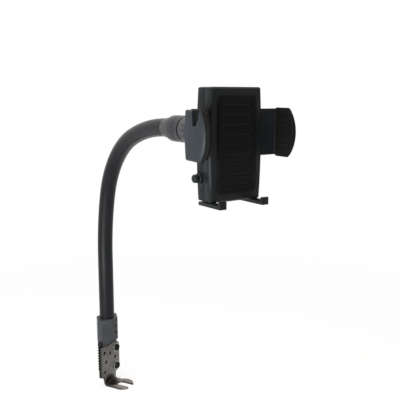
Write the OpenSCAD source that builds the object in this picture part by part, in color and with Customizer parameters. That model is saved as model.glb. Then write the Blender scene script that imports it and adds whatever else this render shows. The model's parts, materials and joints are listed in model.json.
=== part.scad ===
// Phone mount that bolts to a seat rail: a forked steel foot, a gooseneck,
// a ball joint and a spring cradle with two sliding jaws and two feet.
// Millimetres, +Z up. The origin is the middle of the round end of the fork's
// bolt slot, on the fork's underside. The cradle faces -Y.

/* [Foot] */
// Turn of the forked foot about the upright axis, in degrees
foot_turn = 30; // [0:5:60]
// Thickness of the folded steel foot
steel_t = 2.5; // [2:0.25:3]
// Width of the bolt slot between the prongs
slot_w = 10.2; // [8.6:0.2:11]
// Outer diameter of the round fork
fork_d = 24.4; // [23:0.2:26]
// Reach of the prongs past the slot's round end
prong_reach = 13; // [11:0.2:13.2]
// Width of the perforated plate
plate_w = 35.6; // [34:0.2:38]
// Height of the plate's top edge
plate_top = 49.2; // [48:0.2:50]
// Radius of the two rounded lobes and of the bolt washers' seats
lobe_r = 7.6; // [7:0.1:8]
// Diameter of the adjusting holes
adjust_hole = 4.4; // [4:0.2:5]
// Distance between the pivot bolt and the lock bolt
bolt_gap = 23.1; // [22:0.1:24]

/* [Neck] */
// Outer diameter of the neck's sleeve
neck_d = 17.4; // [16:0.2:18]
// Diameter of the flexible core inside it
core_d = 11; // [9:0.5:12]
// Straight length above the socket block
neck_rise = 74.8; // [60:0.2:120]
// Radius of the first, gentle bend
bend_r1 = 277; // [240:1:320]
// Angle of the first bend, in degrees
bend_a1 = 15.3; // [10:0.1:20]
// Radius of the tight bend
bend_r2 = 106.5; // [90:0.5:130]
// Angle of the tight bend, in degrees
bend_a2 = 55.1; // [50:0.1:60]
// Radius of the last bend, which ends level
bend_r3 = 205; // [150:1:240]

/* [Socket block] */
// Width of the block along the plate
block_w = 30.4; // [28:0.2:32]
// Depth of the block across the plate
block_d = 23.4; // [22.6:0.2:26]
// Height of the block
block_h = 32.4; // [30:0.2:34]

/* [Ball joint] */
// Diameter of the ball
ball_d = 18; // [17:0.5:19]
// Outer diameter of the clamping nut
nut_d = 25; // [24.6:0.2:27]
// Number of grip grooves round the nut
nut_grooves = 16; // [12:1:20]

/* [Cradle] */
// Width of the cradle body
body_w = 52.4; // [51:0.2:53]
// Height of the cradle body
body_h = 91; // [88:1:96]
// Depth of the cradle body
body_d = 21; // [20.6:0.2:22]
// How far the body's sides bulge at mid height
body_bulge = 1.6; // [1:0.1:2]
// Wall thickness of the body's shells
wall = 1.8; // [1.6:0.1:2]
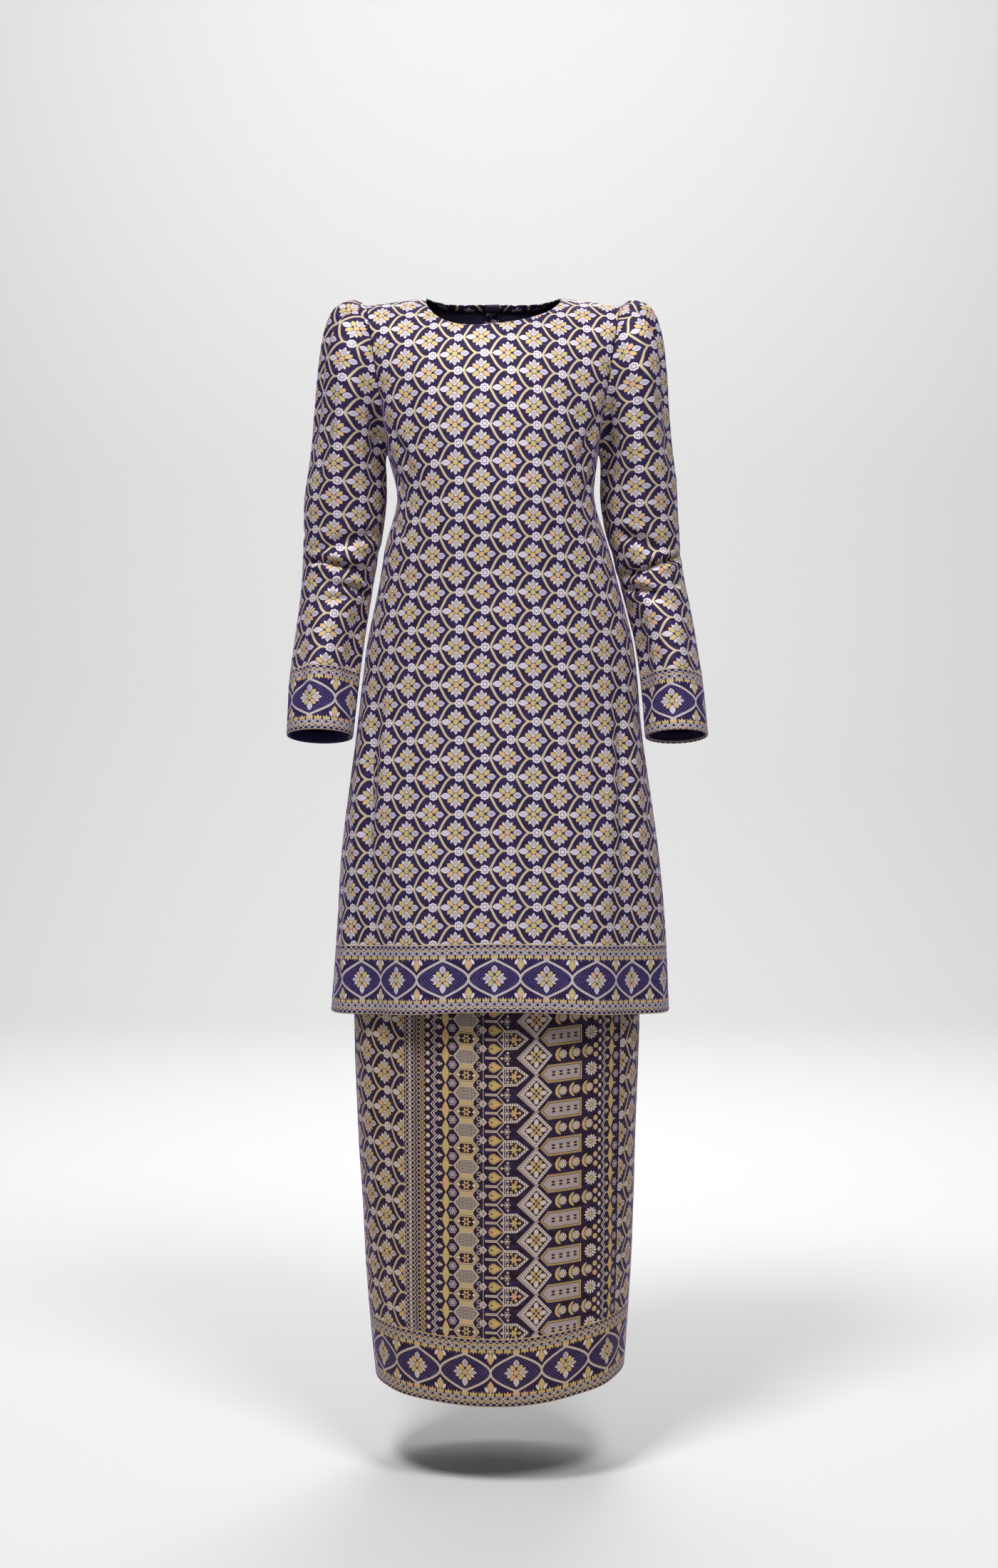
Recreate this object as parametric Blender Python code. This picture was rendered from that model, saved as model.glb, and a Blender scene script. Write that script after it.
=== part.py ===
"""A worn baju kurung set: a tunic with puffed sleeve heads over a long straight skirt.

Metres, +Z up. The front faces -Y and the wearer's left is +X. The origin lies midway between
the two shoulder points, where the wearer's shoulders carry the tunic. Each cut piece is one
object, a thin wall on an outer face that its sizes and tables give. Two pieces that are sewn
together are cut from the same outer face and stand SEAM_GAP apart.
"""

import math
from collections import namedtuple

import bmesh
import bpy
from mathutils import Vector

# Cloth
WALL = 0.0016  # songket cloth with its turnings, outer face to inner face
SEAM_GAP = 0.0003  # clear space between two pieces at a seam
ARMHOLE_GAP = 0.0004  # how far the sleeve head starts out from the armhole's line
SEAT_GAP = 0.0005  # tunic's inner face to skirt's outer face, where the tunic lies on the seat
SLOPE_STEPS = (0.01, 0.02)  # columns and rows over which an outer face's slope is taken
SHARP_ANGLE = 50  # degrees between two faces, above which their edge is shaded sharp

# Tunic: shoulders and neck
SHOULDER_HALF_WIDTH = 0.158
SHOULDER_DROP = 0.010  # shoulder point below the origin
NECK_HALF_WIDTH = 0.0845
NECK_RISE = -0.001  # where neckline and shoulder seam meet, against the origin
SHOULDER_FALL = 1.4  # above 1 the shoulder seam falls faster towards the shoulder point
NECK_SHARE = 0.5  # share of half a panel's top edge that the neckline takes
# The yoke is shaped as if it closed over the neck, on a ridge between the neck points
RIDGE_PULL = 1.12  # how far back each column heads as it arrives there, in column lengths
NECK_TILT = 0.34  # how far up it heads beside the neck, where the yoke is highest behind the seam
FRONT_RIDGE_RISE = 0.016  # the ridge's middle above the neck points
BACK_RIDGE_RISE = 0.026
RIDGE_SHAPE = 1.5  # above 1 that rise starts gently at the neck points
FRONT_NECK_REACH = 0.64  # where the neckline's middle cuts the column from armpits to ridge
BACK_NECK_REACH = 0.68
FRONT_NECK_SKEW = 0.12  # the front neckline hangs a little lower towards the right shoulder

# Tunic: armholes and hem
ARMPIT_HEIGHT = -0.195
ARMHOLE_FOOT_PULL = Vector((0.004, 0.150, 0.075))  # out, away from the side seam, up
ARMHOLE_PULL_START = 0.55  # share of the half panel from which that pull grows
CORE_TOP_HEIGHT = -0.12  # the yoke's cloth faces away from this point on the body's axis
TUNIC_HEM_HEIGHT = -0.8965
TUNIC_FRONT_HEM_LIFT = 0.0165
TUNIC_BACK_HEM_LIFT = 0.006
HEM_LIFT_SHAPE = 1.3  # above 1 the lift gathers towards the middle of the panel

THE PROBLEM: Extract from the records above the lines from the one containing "Recreate this object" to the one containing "from mathutils import Vector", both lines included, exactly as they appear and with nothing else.

FULL ANSWER:
Recreate this object as parametric Blender Python code. This picture was rendered from that model, saved as model.glb, and a Blender scene script. Write that script after it.
=== part.py ===
"""A worn baju kurung set: a tunic with puffed sleeve heads over a long straight skirt.

Metres, +Z up. The front faces -Y and the wearer's left is +X. The origin lies midway between
the two shoulder points, where the wearer's shoulders carry the tunic. Each cut piece is one
object, a thin wall on an outer face that its sizes and tables give. Two pieces that are sewn
together are cut from the same outer face and stand SEAM_GAP apart.
"""

import math
from collections import namedtuple

import bmesh
import bpy
from mathutils import Vector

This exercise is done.